» REQUIREMENT
Reproduce only the lines of the material below that start at the line containing "checks and files" and stop at the line containing "zip(*points))), Vector(map(max, zip(*points)))". Keep both end lines.

» MATERIAL PROVIDED
------
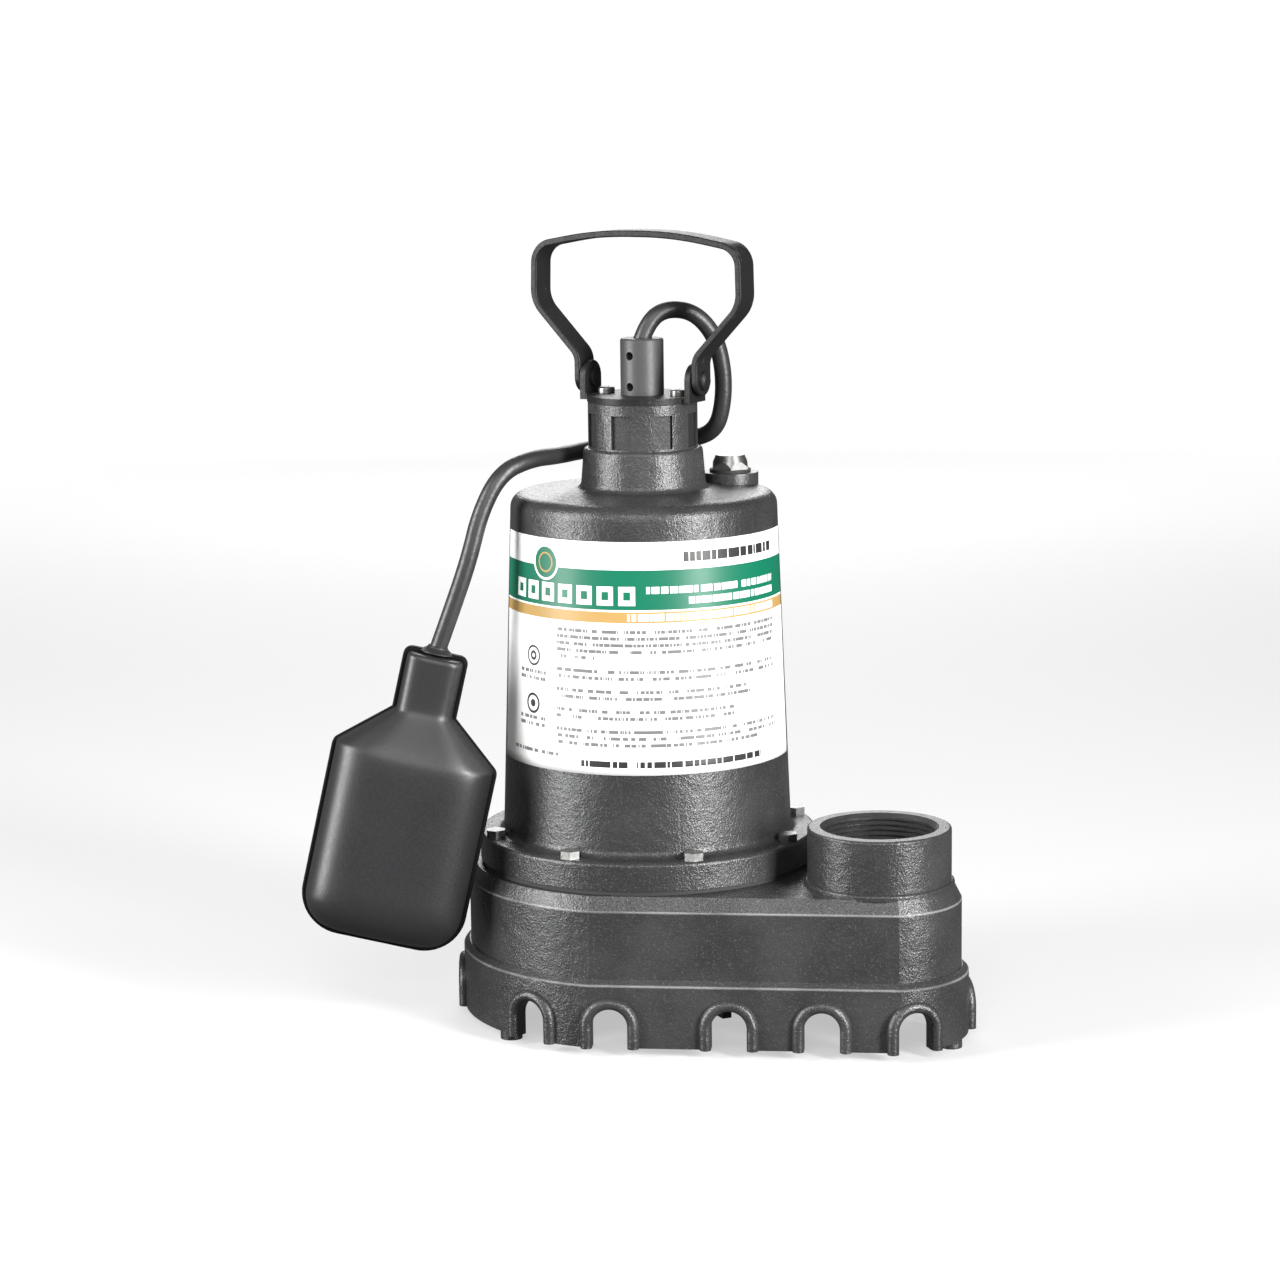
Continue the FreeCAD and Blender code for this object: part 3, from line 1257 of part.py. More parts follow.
def float_outline(inset, y):
    """The float's outline at one depth: neck, sloping shoulders, straight sides and round lower corners."""
    wide = number(d.float_width) / 2 - inset
    neck = neck_half - inset
    low = -number(d.float_length) + inset
    spots = [(neck, -inset), (neck, -neck_length - inset * 0.4), (wide, -shoulder_length - inset * 0.5)]
    bend = max(corner_round - inset, 4.0)
    right = [Vector(x, y, z) for x, z in spots]
    left = [Vector(-x, y, z) for x, z in reversed(spots)]
    slant = bend * (1 - math.sqrt(0.5))
    edges = [Part.makeLine(a, b) for a, b in zip(right, right[1:])]
    edges.append(Part.makeLine(right[-1], Vector(wide, y, low + bend)))
    edges.append(Part.Arc(Vector(wide, y, low + bend), Vector(wide - slant, y, low + slant),
                          Vector(wide - bend, y, low)).toShape())
    edges.append(Part.makeLine(Vector(wide - bend, y, low), Vector(bend - wide, y, low)))
    edges.append(Part.Arc(Vector(bend - wide, y, low), Vector(slant - wide, y, low + slant),
                          Vector(-wide, y, low + bend)).toShape())
    edges.append(Part.makeLine(Vector(-wide, y, low + bend), left[0]))
    edges += [Part.makeLine(a, b) for a, b in zip(left, left[1:])]
    edges.append(Part.makeLine(left[-1], right[0]))
    return Part.Wire(edges)


def crowned_half(inset, deep, side):
    """Half a float, from the seam outwards: upright near the seam, then leaning in to a flat crown."""
    stations = [(inset, 0.0), (inset, deep * 0.5), (inset + 2.2, deep * 0.8), (inset + 6.0, deep)]
    pieces = [Part.makeLoft([float_outline(a, y1 * side), float_outline(b, y2 * side)], True, True)
              for (a, y1), (b, y2) in zip(stations, stations[1:])]
    return pieces[0].fuse(pieces[1:]).removeSplitter()


def make_float():
    wall = number(d.float_wall)
    half = number(d.float_depth) / 2
    cord_hole = Part.makeCylinder(number(cord_radius) + 0.1, 18.0, Vector(0, 0, -17))
    for node, side in (("float_shell_front", -1), ("float_shell_back", 1)):
        shell = crowned_half(0.0, half - 0.05, side).cut(crowned_half(wall, half - wall, side))
        post = Part.makeBox(2 * neck_half - 2 * wall + 0.4, half - 4, 13.0)
        post.Placement.Base = Vector(wall - neck_half - 0.2, -half + 4 if side < 0 else 0.0, -15.5)
        shell = shell.fuse(post.common(crowned_half(1.0, half - 1.0, side))).cut(cord_hole)
        gap = 0.05 * side
        shell.translate(Vector(0, gap, 0))
        keep(shape_feature(node + "_body", shell.removeSplitter(), float_place), node)
    inner = number(d.ball_radius + d.fit) + 0.15
    travel = number(d.ball_travel)
    tube_low = -108.0
    tube_high = tube_low + 2 + 2 * number(d.ball_radius) + travel + 0.4
    tube = Part.makeCylinder(inner + 2.0, tube_high - tube_low, Vector(0, 0, tube_low))
    tube = tube.cut(Part.makeCylinder(inner, tube_high - tube_low, Vector(0, 0, tube_low + 2)))
    for side in (-1, 1):
        rib = Part.makeBox(24.0, 2.0, 24.0)
        rib.Placement.Base = Vector(inner + 1 if side > 0 else -inner - 25, -1.0, tube_low + 2)
        tube = tube.fuse(rib)
    tube = tube.cut(Part.makeCylinder(inner, tube_high - tube_low, Vector(0, 0, tube_low + 2)))
    keep(shape_feature("ball_guide_body", tube.removeSplitter(), float_place), "ball_guide")
    ball = Part.makeSphere(number(d.ball_radius), Vector(0, 0, tube_low + 2.2 + number(d.ball_radius)))
    keep(shape_feature("switch_ball_body", ball, float_place), "switch_ball")
    block_low = tube_high + 0.3
    block = Part.makeBox(24.0, 16.0, 14.0)
    block.Placement.Base = Vector(-12.0, -8.0, block_low)
    dimple = Part.makeCylinder(inner, 1.5, Vector(0, 0, block_low - 0.5))
    block = block.makeFillet(1.5, block.Edges).cut(dimple)
    keep(shape_feature("switch_block_body", block, float_place), "switch_contact_block")
    leads = []
    for side in (-1, 1):
        lead = Part.makeCylinder(1.1, -16.0 - (block_low + 14), Vector(side * 4.0, 0, block_low + 14))
        leads.append(lead)
    keep(shape_feature("float_leads_body", Part.makeCompound(leads), float_place), "float_switch_leads")
    weight = Part.makeBox(30.0, 10.0, 8.0)
    weight.Placement.Base = Vector(-15.0, -5.0, tube_low - 9.5)
    keep(shape_feature("float_weight_body", weight.makeFillet(2.0, weight.Edges), float_place), "float_weight")


make_float()

# ---------------------------------------------------------------- checks and files

doc.recompute()
for thing in doc.Objects:
    if "Invalid" in thing.State or "Error" in thing.State:
        raise ValueError("%s did not recompute: %s" % (thing.Name, thing.State))
for node, thing in nodes.items():
    if thing.Label != node:
        raise ValueError("the label %s is taken" % node)
    if thing.Shape.isNull() or not thing.Shape.isValid() or not thing.Shape.Solids:
        raise ValueError("%s has no valid shape" % node)

os.makedirs("parts", exist_ok=True)
for node, thing in nodes.items():
    thing.Shape.exportStep("parts/%s.step" % node)
print("%d sub-parts written" % len(nodes))
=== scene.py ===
"""A submersible sump pump: its looks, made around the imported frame.

Everything is in metres, with +Z up, the origin on the floor under the middle of the base, and +X from the
motor's axis towards the discharge. The castings, screws and fittings keep the frame's own shapes and get
their finishes here; the cord, the float and the label are made here as surfaces.
"""

import json
import math

import bpy
import numpy as np
from mathutils import Matrix, Vector


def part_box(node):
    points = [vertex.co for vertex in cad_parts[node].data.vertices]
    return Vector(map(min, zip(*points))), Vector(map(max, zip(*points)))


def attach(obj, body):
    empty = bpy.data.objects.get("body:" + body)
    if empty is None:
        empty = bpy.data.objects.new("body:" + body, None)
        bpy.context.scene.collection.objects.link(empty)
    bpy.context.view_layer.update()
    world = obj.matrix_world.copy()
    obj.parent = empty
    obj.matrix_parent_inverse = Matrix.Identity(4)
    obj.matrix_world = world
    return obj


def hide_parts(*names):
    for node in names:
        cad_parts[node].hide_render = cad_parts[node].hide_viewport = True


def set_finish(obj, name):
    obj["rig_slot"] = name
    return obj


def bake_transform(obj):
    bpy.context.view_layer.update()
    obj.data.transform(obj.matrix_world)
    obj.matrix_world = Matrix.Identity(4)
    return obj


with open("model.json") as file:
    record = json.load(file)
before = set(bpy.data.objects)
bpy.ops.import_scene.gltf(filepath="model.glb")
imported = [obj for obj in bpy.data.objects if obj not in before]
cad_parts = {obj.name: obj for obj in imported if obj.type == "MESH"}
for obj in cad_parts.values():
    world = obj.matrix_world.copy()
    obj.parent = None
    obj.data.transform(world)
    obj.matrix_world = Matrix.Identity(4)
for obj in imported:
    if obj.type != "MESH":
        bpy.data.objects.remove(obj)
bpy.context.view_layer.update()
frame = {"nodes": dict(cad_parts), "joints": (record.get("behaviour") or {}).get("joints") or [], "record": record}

MM = 0.001
JOINTS = {joint["name"]: joint for joint in frame["joints"]}
MOTOR_X = JOINTS["rotor_spin"]["pos_m"][0]

# ---------------------------------------------------------------- camera

VIEW_AZIMUTH = math.radians(28.74)
CAMERA_BACK = 1.416
CAMERA_HEIGHT = 0.407
CAMERA_PITCH = math.radians(9.90)
CAMERA_YAW = math.radians(-0.093)
CAMERA_ROLL = math.radians(0.72)
LENS = 95.3


def make_camera():
    """Stands to the front right of the motor's axis, a little above the pump, and looks slightly down."""
    ahead = Vector((-math.sin(VIEW_AZIMUTH), math.cos(VIEW_AZIMUTH), 0.0))
    across = Vector((math.cos(VIEW_AZIMUTH), math.sin(VIEW_AZIMUTH), 0.0))
    up = Vector((0.0, 0.0, 1.0))
    level = ahead * math.cos(CAMERA_YAW) + across * math.sin(CAMERA_YAW)
    right = level.cross(up).normalized()
    look = level * math.cos(CAMERA_PITCH) - up * math.sin(CAMERA_PITCH)
    top = right.cross(look)
    leaning_right = right * math.cos(CAMERA_ROLL) - top * math.sin(CAMERA_ROLL)
    leaning_top = top * math.cos(CAMERA_ROLL) + right * math.sin(CAMERA_ROLL)
    data = bpy.data.cameras.new("camera")
    data.lens = LENS
    data.sensor_width = 36.0
    camera = bpy.data.objects.new("camera", data)
    camera.matrix_world = Matrix((leaning_right, leaning_top, -look)).transposed().to_4x4()
    camera.location = Vector((MOTOR_X, 0.0, 0.0)) - ahead * CAMERA_BACK + up * CAMERA_HEIGHT
    bpy.context.scene.collection.objects.link(camera)
    bpy.context.scene.camera = camera


make_camera()

# ---------------------------------------------------------------- surfaces from arrays


def object_from(name, points, faces):
    """A mesh object at the origin, smooth, with its faces in the order given."""
    mesh = bpy.data.meshes.new(name)
    mesh.from_pydata(points.reshape(-1, 3).tolist(), [], [list(face) for face in faces])
    mesh.validate()
    mesh.shade_smooth()
    piece = bpy.data.objects.new(name, mesh)
    bpy.context.scene.collection.objects.link(piece)
    return piece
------
» RESPONSE TO THIS TASK
# ---------------------------------------------------------------- checks and files

doc.recompute()
for thing in doc.Objects:
    if "Invalid" in thing.State or "Error" in thing.State:
        raise ValueError("%s did not recompute: %s" % (thing.Name, thing.State))
for node, thing in nodes.items():
    if thing.Label != node:
        raise ValueError("the label %s is taken" % node)
    if thing.Shape.isNull() or not thing.Shape.isValid() or not thing.Shape.Solids:
        raise ValueError("%s has no valid shape" % node)

os.makedirs("parts", exist_ok=True)
for node, thing in nodes.items():
    thing.Shape.exportStep("parts/%s.step" % node)
print("%d sub-parts written" % len(nodes))
=== scene.py ===
"""A submersible sump pump: its looks, made around the imported frame.

Everything is in metres, with +Z up, the origin on the floor under the middle of the base, and +X from the
motor's axis towards the discharge. The castings, screws and fittings keep the frame's own shapes and get
their finishes here; the cord, the float and the label are made here as surfaces.
"""

import json
import math

import bpy
import numpy as np
from mathutils import Matrix, Vector


def part_box(node):
    points = [vertex.co for vertex in cad_parts[node].data.vertices]
    return Vector(map(min, zip(*points))), Vector(map(max, zip(*points)))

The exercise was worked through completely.